- **Data section**:
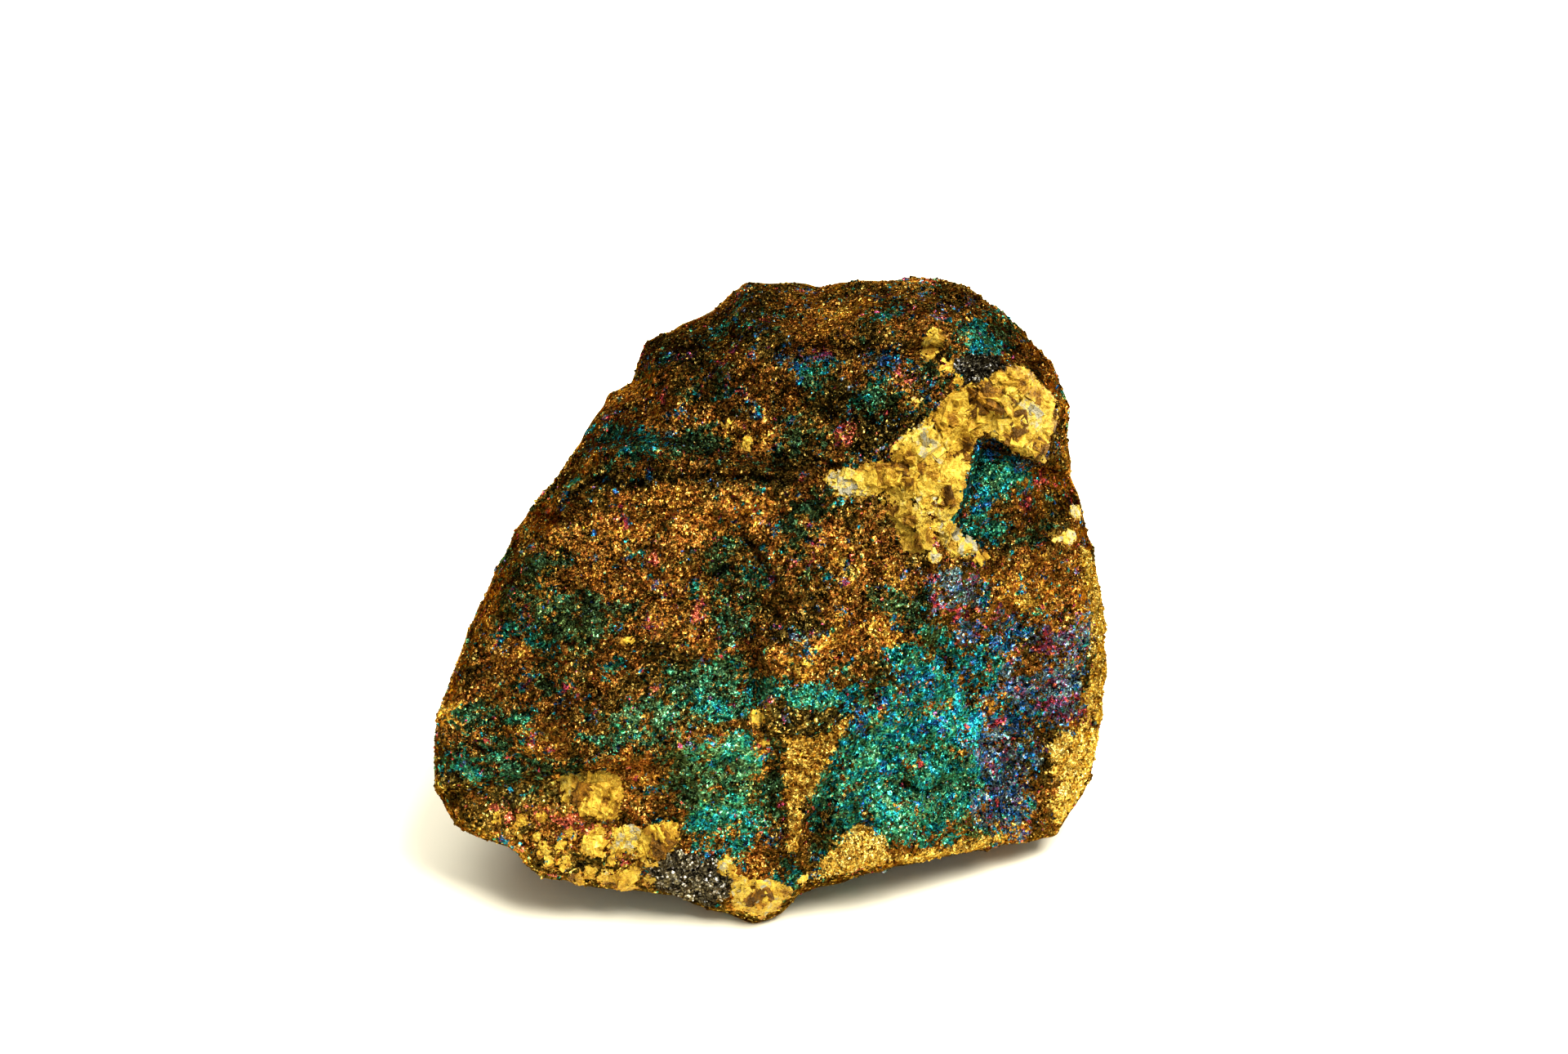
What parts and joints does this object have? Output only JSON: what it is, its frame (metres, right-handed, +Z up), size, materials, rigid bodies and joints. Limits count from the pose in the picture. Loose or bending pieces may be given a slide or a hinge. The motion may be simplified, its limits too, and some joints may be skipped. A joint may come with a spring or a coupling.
{
  "type": "peacock ore specimen",
  "caption": "Hand-sized chunk of tarnished peacock ore with stained quartz, a leaning broad face and a small flat spot to rest on.",
  "frame": {"origin": "under the middle of the stone's box, on the surface that it rests on", "axes": "+Z up, +X to the right along the stone's long side, the broad face leans back towards +Y and looks towards -Y"},
  "size_m": [0.05, 0.036, 0.0369],
  "materials": {
    "tarnished_sulphide": "granular metallic copper-iron sulphide with a gold, red, violet, blue and green tarnish",
    "stained_quartz": "sugary quartz stained yellow and amber, glassy on the grains",
    "dark_sulphide": "dark lead-grey granular sulphide with bright cleavage glints"
  },
  "bodies": {
    "root": {"ore_chunk": "tarnished_sulphide"}
  },
  "joints": []
}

- **Required task**: Reproduce the data shown above exactly.

- **Solution for this exercise**:
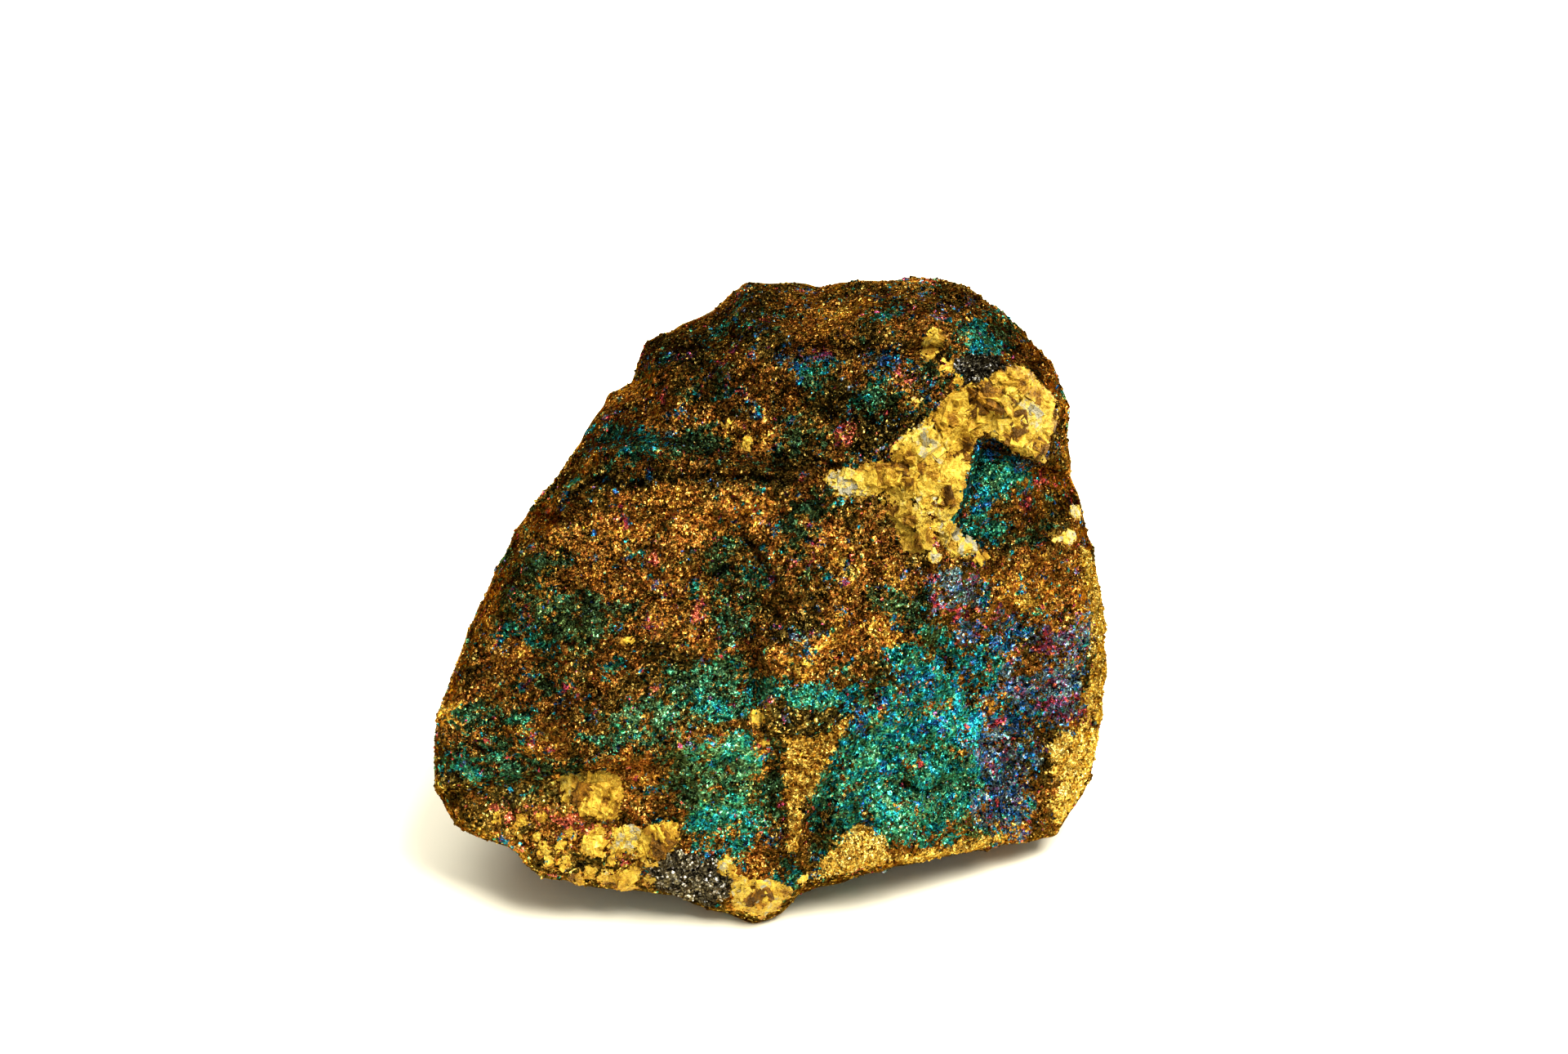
What parts and joints does this object have? Output only JSON: what it is, its frame (metres, right-handed, +Z up), size, materials, rigid bodies and joints. Limits count from the pose in the picture. Loose or bending pieces may be given a slide or a hinge. The motion may be simplified, its limits too, and some joints may be skipped. A joint may come with a spring or a coupling.
{
  "type": "peacock ore specimen",
  "caption": "Hand-sized chunk of tarnished peacock ore with stained quartz, a leaning broad face and a small flat spot to rest on.",
  "frame": {"origin": "under the middle of the stone's box, on the surface that it rests on", "axes": "+Z up, +X to the right along the stone's long side, the broad face leans back towards +Y and looks towards -Y"},
  "size_m": [0.05, 0.036, 0.0369],
  "materials": {
    "tarnished_sulphide": "granular metallic copper-iron sulphide with a gold, red, violet, blue and green tarnish",
    "stained_quartz": "sugary quartz stained yellow and amber, glassy on the grains",
    "dark_sulphide": "dark lead-grey granular sulphide with bright cleavage glints"
  },
  "bodies": {
    "root": {"ore_chunk": "tarnished_sulphide"}
  },
  "joints": []
}